Marcus Chen: True, but I'm looking at the operational costs here. Running robotaxis in three Texas cities simultaneously means triple the remote monitoring staff, triple the service centers, triple the regulatory compliance burden. Tesla's burn rate on this program just went through the roof.
Zara Okafor: That's assuming they're not learning from Austin data to optimize operations. What I'm seeing is Tesla building a Texas triangle — Austin, Dallas, Houston — that could eventually connect into one massive autonomous corridor. Imagine robotaxis that can drive themselves between cities.
Marcus Chen: Now that's ambitious. But realistically, we're probably two years away from inter-city operations, minimum. The regulatory framework alone would take that long.
Zara Okafor: Speaking of ambitious moves, let's talk about Lucid's massive news.

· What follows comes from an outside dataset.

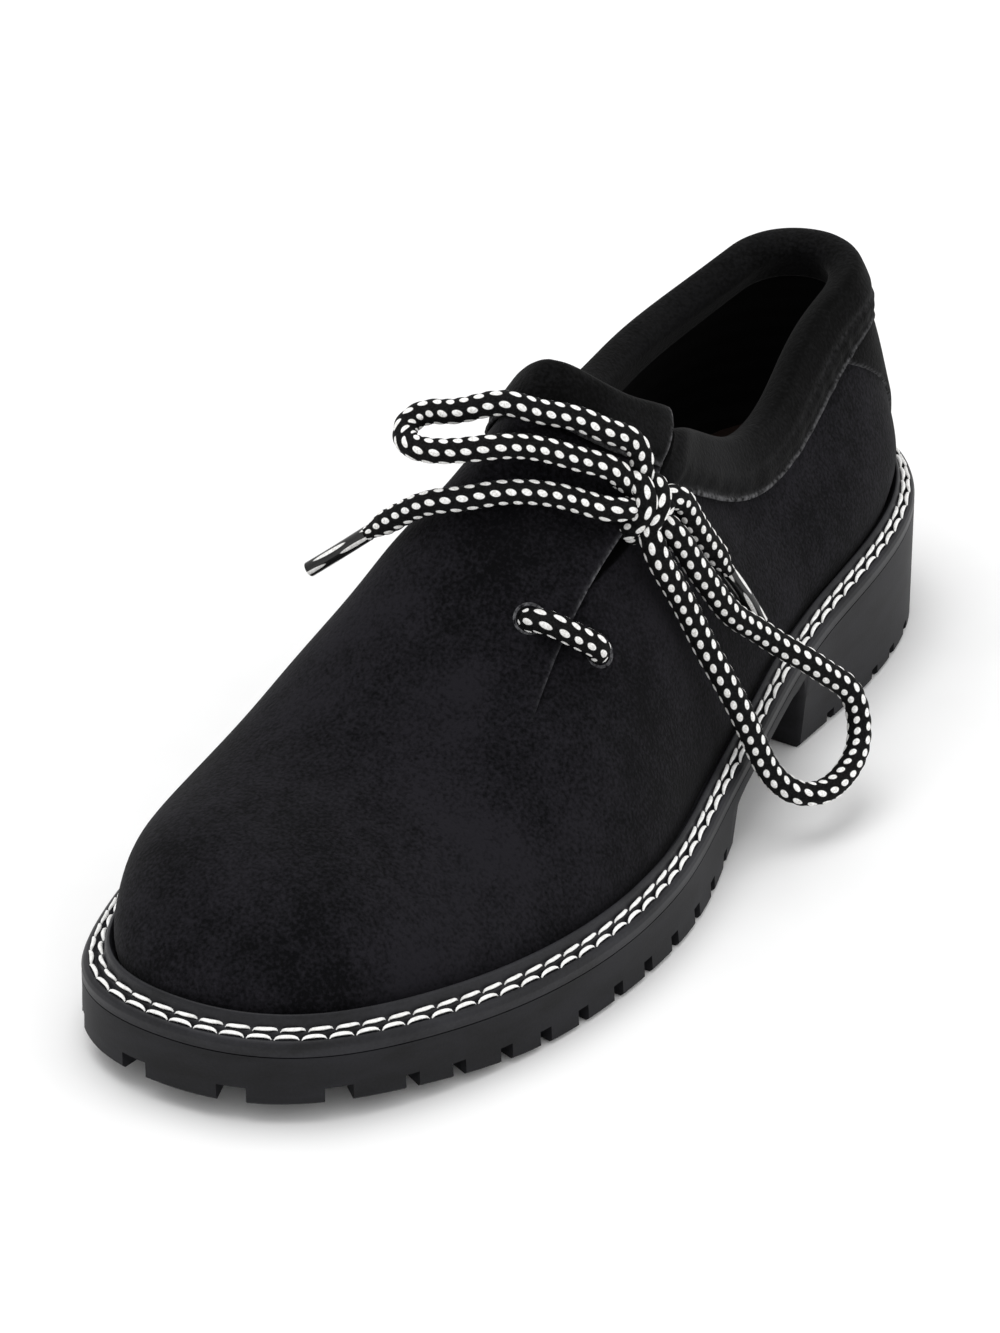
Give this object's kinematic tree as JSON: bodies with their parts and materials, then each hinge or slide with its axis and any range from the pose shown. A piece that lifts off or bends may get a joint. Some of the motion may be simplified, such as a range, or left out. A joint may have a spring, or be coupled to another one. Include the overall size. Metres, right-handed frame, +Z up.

Seven hundred fifty million from the Saudi Public Investment Fund, plus Uber ordering 15,000 more vehicles for their robotaxi fleet.
Marcus Chen: The data tells a different story than the headlines though. That $750 million sounds impressive until you realize Lucid's current burn rate is about $300 million per quarter. So we're looking at roughly eight months of runway, not the game-changer some are claiming.

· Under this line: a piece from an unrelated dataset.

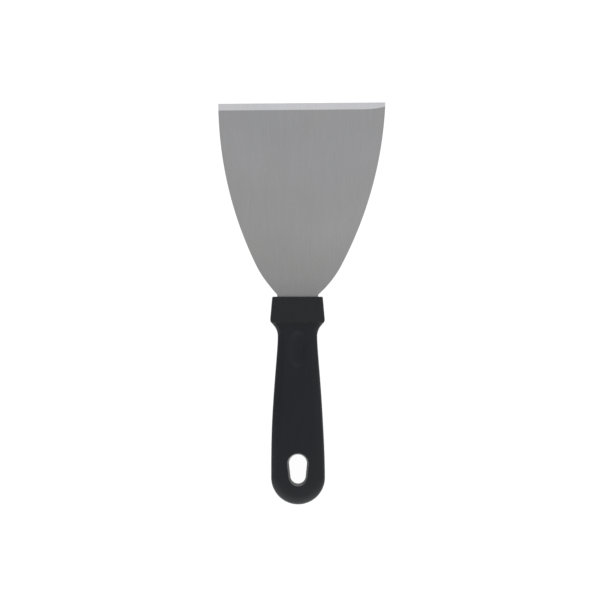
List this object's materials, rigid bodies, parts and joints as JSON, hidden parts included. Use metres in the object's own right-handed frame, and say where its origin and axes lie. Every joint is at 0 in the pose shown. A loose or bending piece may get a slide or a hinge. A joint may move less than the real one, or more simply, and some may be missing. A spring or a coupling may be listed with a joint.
{
  "type": "bench scraper",
  "caption": "Flat hand scraper with a flared thin steel blade, a straight bevelled edge and a black moulded handle with a hang hole.",
  "frame": {"origin": "middle of the guard's flat back face, on the handle's centreline, 7.5 mm behind the guard's mouth", "axes": "+Y from the butt to the cutting edge, +X to the right seen from the bevelled face, +Z out of the bevelled face; the handle's back face lies in the plane z = 0"},
  "size_m": [0.1, 0.2405, 0.016],
  "materials": {
    "blade_steel": "satin, brushed lengthwise, with a brighter ground bevel at the cutting edge",
    "handle_plastic": "black moulded plastic, satin, with softly rounded edges"
  },
  "bodies": {
    "root": {"blade": "blade_steel", "handle": "handle_plastic"}
  },
  "joints": []
}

Zara Okafor: But Marcus, combine that with the Uber deal — 15,000 vehicles at let's say $80,000 average selling price, that's $1.2 billion in future revenue. Plus they just appointed a new CEO with deep manufacturing experience. This isn't just about survival, it's about scaling.

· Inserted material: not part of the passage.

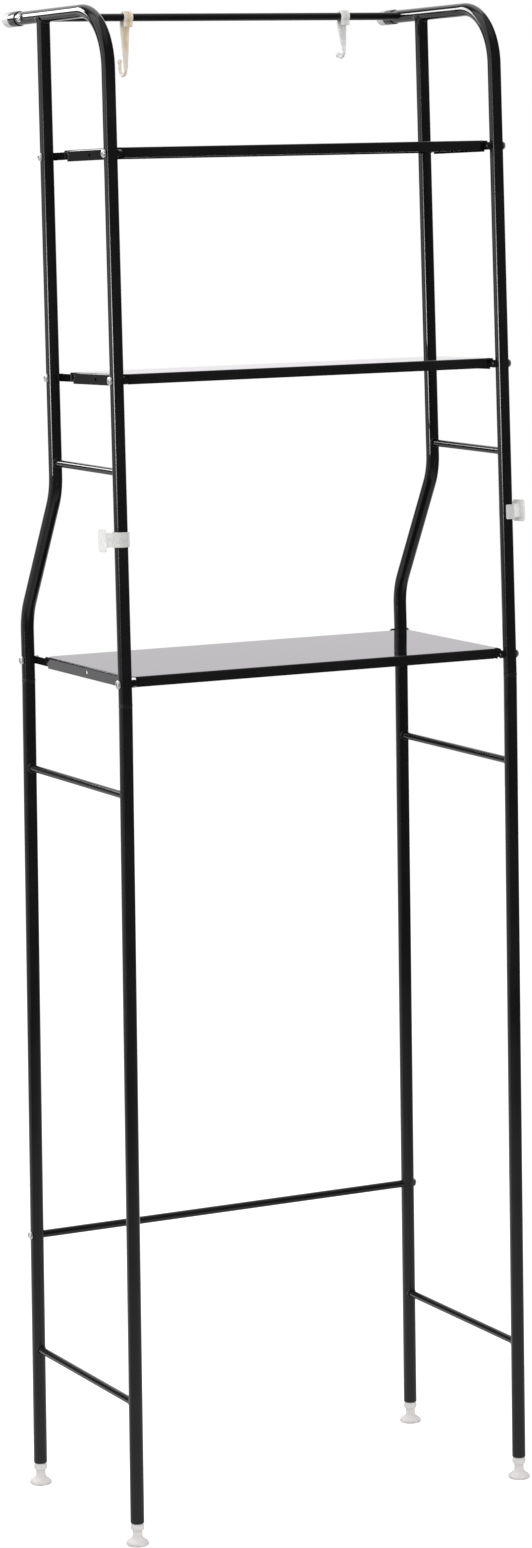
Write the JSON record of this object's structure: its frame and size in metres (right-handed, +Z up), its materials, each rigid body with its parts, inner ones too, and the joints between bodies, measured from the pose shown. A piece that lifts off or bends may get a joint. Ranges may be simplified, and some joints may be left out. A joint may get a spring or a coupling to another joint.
{
  "type": "over the toilet storage rack",
  "caption": "Free-standing bathroom rack of black steel tube that straddles a toilet, with pressed sheet shelves, a hanging bar with S hooks, and levelling feet.",
  "frame": {"origin": "on the floor, under the middle of the rack's width and depth", "axes": "+Z up, +Y towards the wall behind the toilet, +X to the right of someone facing the rack"},
  "size_m": [0.5614, 0.3131, 1.7736],
  "materials": {
    "tube_enamel": "gloss black enamel on steel tube",
    "sheet_enamel": "gloss black enamel on pressed sheet steel",
    "black_plastic": "satin",
    "white_plastic": "milky translucent",
    "foot_plastic": "milky translucent",
    "clear_plastic": "frosted translucent",
    "ivory_plastic": "translucent ivory",
    "frosted_plastic": "translucent grey-white",
    "plated_steel": "bright zinc plated"
  },
  "bodies": {
    "frame": {"front_leg_left": "tube_enamel", "front_leg_right": "tube_enamel", "rear_leg_left": "tube_enamel", "rear_leg_right": "tube_enamel", "low_rung_left": "tube_enamel", "low_rung_right": "tube_enamel", "mid_rung_left": "tube_enamel", "mid_rung_right": "tube_enamel", "front_upright_left": "tube_enamel", "front_upright_right": "tube_enamel", "rear_upright_left": "tube_enamel", "rear_upright_right": "tube_enamel", "upper_rung_left": "tube_enamel", "upper_rung_right": "tube_enamel", "arm_sleeve_left": "black_plastic", "arm_sleeve_right": "black_plastic", "wall_bumper_left": "white_plastic", "wall_bumper_right": "white_plastic", "top_shelf": "sheet_enamel", "middle_shelf": "sheet_enamel", "bottom_shelf": "sheet_enamel", "top_shelf_bolts": "plated_steel", "middle_shelf_bolts": "plated_steel", "bottom_shelf_bolts": "plated_steel", "top_shelf_nuts": "sheet_enamel", "middle_shelf_nuts": "sheet_enamel", "bottom_shelf_nuts": "sheet_enamel", "back_bar": "tube_enamel", "back_bar_bolts": "plated_steel", "hanging_bar": "tube_enamel", "hanging_bar_bolts": "plated_steel", "foot_plug_front_left": "white_plastic", "foot_plug_front_right": "white_plastic", "foot_plug_rear_left": "white_plastic", "foot_plug_rear_right": "white_plastic"},
    "foot_front_left": {"foot_front_left": "foot_plastic"},
    "foot_front_right": {"foot_front_right": "foot_plastic"},
    "foot_rear_left": {"foot_rear_left": "foot_plastic"},
    "foot_rear_right": {"foot_rear_right": "foot_plastic"},
    "hook_long": {"hook_long": "ivory_plastic"},
    "hook_short": {"hook_short": "frosted_plastic"},
    "clip_left": {"clip_left": "clear_plastic"},
    "clip_right": {"clip_right": "clear_plastic"}
  },
  "joints": [
    {"name": "foot_front_left_level", "type": "slide", "parent": "frame", "child": "foot_front_left", "axis": [0, 0, 1], "range_m": [-0.012, 0.006]},
    {"name": "foot_front_right_level", "type": "slide", "parent": "frame", "child": "foot_front_right", "axis": [0, 0, 1], "range_m": [-0.012, 0.006]},
    {"name": "foot_rear_left_level", "type": "slide", "parent": "frame", "child": "foot_rear_left", "axis": [0, 0, 1], "range_m": [-0.012, 0.006]},
    {"name": "foot_rear_right_level", "type": "slide", "parent": "frame", "child": "foot_rear_right", "axis": [0, 0, 1], "range_m": [-0.012, 0.006]},
    {"name": "hook_long_swing", "type": "hinge", "parent": "frame", "child": "hook_long", "pos_m": [0, 0.10305, 1.76103], "axis": [1, 0, 0], "range_deg": [-90, 30]},
    {"name": "hook_short_swing", "type": "hinge", "parent": "frame", "child": "hook_short", "pos_m": [0, 0.10305, 1.76103], "axis": [1, 0, 0], "range_deg": [-90, 30]},
    {"name": "clip_left_slide", "type": "slide", "parent": "frame", "child": "clip_left", "axis": [0, 0.0297, 0.9996], "range_m": [-0.14, 0.055]},
    {"name": "clip_right_slide", "type": "slide", "parent": "frame", "child": "clip_right", "axis": [0, 0.0297, 0.9996], "range_m": [-0.14, 0.055]}
  ]
}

Marcus Chen: I'll give you that the Uber partnership is substantial. But here's my concern — Lucid's current production capacity is about 20,000 vehicles annually. To fulfill this Uber order plus regular consumer sales, they'd need to nearly double that. Where's the CapEx budget for that expansion?
Zara Okafor: That's exactly why this new CEO appointment matters. They brought in someone who scaled BYD's production from 50,000 to 3 million units annually. This is about execution now, not just vision.
Marcus Chen: Fair point. Though I'd note BYD had Chinese government backing and a very different cost structure. Still, if anyone can make this work, it's probably this team.
Zara Okafor: Now for the tech story that might reshape everything — Hesai's full-color LiDAR chip. Marcus, they're claiming native color perception integrated with distance measurement, supporting up to 4,320 laser channels.
Marcus Chen: Let me break down why this matters. Current LiDAR systems see the world in grayscale point clouds. Adding color means the system can now distinguish between a yellow school bus and a gray delivery truck without relying on separate camera feeds. That's a 40% reduction in computational load according to their white paper.
Zara Okafor: This is just the beginning of sensory fusion at the hardware level. Imagine LiDAR that can read road signs, identify lane markings, even detect the color of traffic lights — all from one sensor. We're talking about eliminating entire redundant systems from autonomous vehicles.
Marcus Chen: The specs are impressive, I'll admit. But here's what concerns me — they're claiming mass production in Q3 2026. That's incredibly aggressive for a technology this complex. Typically, automotive-grade sensors need 18-24 months of validation testing.
Zara Okafor: Unless they've been testing prototypes with select partners already. Hesai has deep relationships with several Chinese OEMs who might have been road-testing these for months. The announcement could be the public reveal of a much longer development process.
Marcus Chen: That's possible. And honestly, if they can deliver on these specs at scale, it could drop the sensor cost per vehicle from $15,000 to maybe $8,000. That's the kind of economics that makes mass-market autonomy viable.
Zara Okafor: Exactly. We're watching the commoditization of autonomy happen in real-time. Five years from now, these capabilities might be standard in every new vehicle.
Marcus Chen: That's your Pivot Auto briefing for April 19, 2026. I'm Marcus—
Zara Okafor: —and I'm Zara. See you tomorrow.